Print all of the data exactly.

── Data extract ──

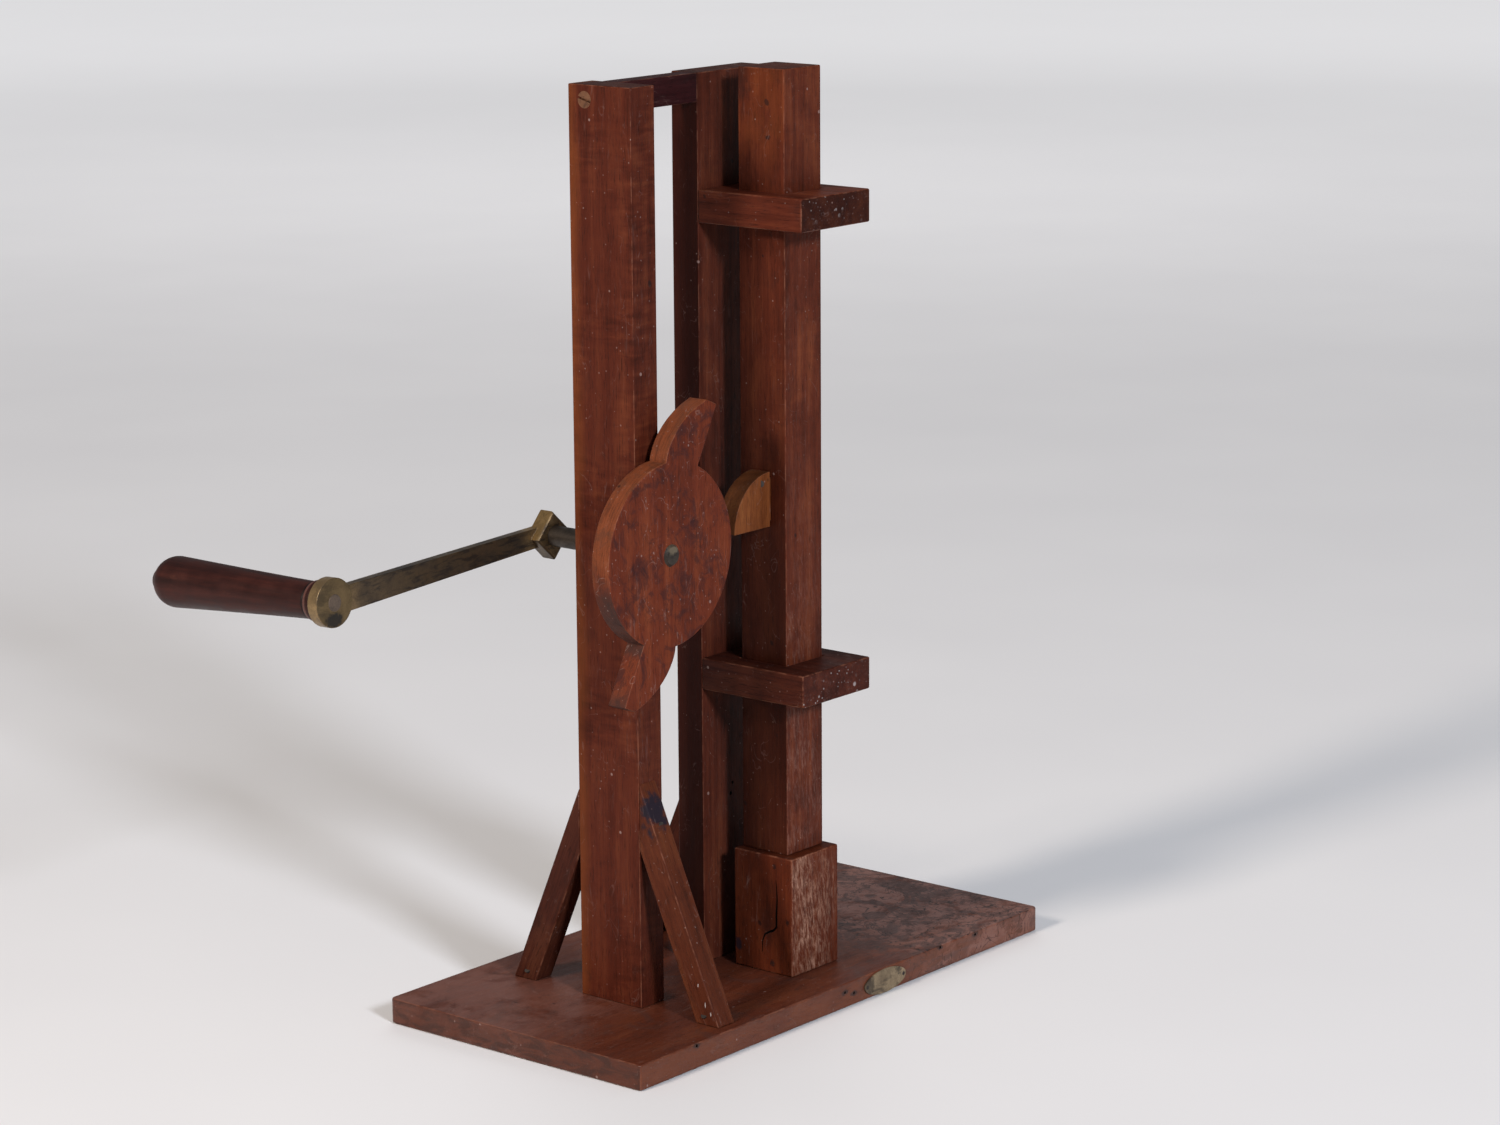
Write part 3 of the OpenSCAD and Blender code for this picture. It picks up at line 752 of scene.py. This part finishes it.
def make_uprights():
    def sapwood(g):
        """An orange streak of sapwood down the rear edge of the post's outer face."""
        wave = g.times(g.minus(g.noise(g.in_mm(), (60, 60, 45), 3), 0.5), 0.016)
        edge = g.plus(g.part(g.place, "Y"), wave)
        rear = box("crank_post")[1].y
        return g.band(edge, rear - 0.0085, rear - 0.001)

    material = wood("post_wood", "Z", seed=2, curl=0.55, grime=0.3, specks=0.35, wear=0.12,
                    tint=(0.84, 0.77, 0.79), figure=0.7, blots=((sapwood, SAP, 0.25),))
    # A crack across the outer face, by the shaft
    left = box("crank_post")[0].x
    wobble = (0, 0.5, -0.3, 0.4, 0.1, -0.2, 0.2)
    line = [(left, (-5 - 3.4 * i) * MM, SHAFT.z - 0.0035 + up * MM)
            for i, up in enumerate(wobble)]
    carve(add_worn("crank_post", 0.6, "frame", material, "frame_wood"),
          crack(line, LEFT, width=0.45, depth=1.4))

    # Painted shade: the board's -X side is painted near black, where the crank post shades it.
    material = wood("board_wood", "Z", DARK_RED, seed=3, grime=0.3, specks=0.25, wear=0.1,
                    tint=(1.08, 1.05, 0.97), blots=((left_side, (0.018, 0.002, 0.0008), 0.82),))
    face = box("guide_board")[0].y
    nail_holes = ((-0.0002, 0.095, 1.2), (0.0012, 0.1003, 1.0))    # x, z and the radius in mm
    carve(add_worn("guide_board", 0.7, "frame", material, "frame_wood"),
          *(pit((x, face, z), FRONT, radius, depth=3) for x, z, radius in nail_holes))

    material = wood("rail_wood", "X", DARK_RED, seed=4, grime=0.5, specks=0.25, wear=0.12,
                    tint=(0.42, 0.42, 0.8))
    settle(add_worn("top_rail", 0.5, "frame", material, "frame_wood"))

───

Complete response:
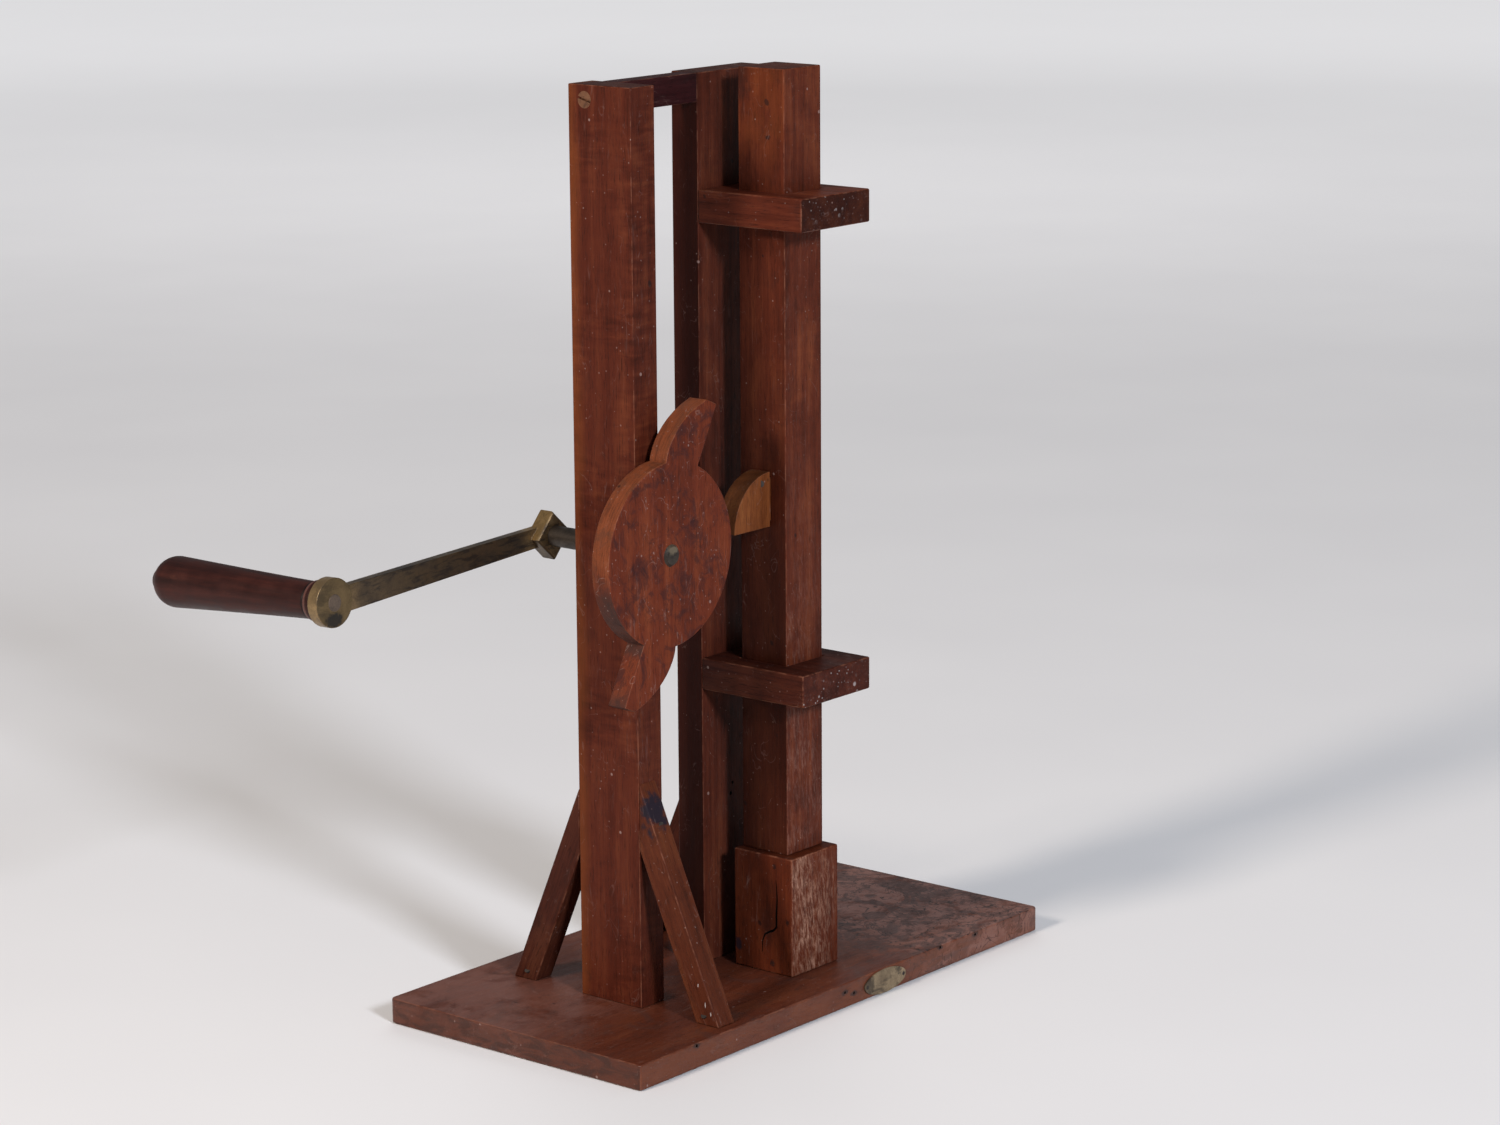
Write part 3 of the OpenSCAD and Blender code for this picture. It picks up at line 752 of scene.py. This part finishes it.
def make_uprights():
    def sapwood(g):
        """An orange streak of sapwood down the rear edge of the post's outer face."""
        wave = g.times(g.minus(g.noise(g.in_mm(), (60, 60, 45), 3), 0.5), 0.016)
        edge = g.plus(g.part(g.place, "Y"), wave)
        rear = box("crank_post")[1].y
        return g.band(edge, rear - 0.0085, rear - 0.001)

    material = wood("post_wood", "Z", seed=2, curl=0.55, grime=0.3, specks=0.35, wear=0.12,
                    tint=(0.84, 0.77, 0.79), figure=0.7, blots=((sapwood, SAP, 0.25),))
    # A crack across the outer face, by the shaft
    left = box("crank_post")[0].x
    wobble = (0, 0.5, -0.3, 0.4, 0.1, -0.2, 0.2)
    line = [(left, (-5 - 3.4 * i) * MM, SHAFT.z - 0.0035 + up * MM)
            for i, up in enumerate(wobble)]
    carve(add_worn("crank_post", 0.6, "frame", material, "frame_wood"),
          crack(line, LEFT, width=0.45, depth=1.4))

    # Painted shade: the board's -X side is painted near black, where the crank post shades it.
    material = wood("board_wood", "Z", DARK_RED, seed=3, grime=0.3, specks=0.25, wear=0.1,
                    tint=(1.08, 1.05, 0.97), blots=((left_side, (0.018, 0.002, 0.0008), 0.82),))
    face = box("guide_board")[0].y
    nail_holes = ((-0.0002, 0.095, 1.2), (0.0012, 0.1003, 1.0))    # x, z and the radius in mm
    carve(add_worn("guide_board", 0.7, "frame", material, "frame_wood"),
          *(pit((x, face, z), FRONT, radius, depth=3) for x, z, radius in nail_holes))

    material = wood("rail_wood", "X", DARK_RED, seed=4, grime=0.5, specks=0.25, wear=0.12,
                    tint=(0.42, 0.42, 0.8))
    settle(add_worn("top_rail", 0.5, "frame", material, "frame_wood"))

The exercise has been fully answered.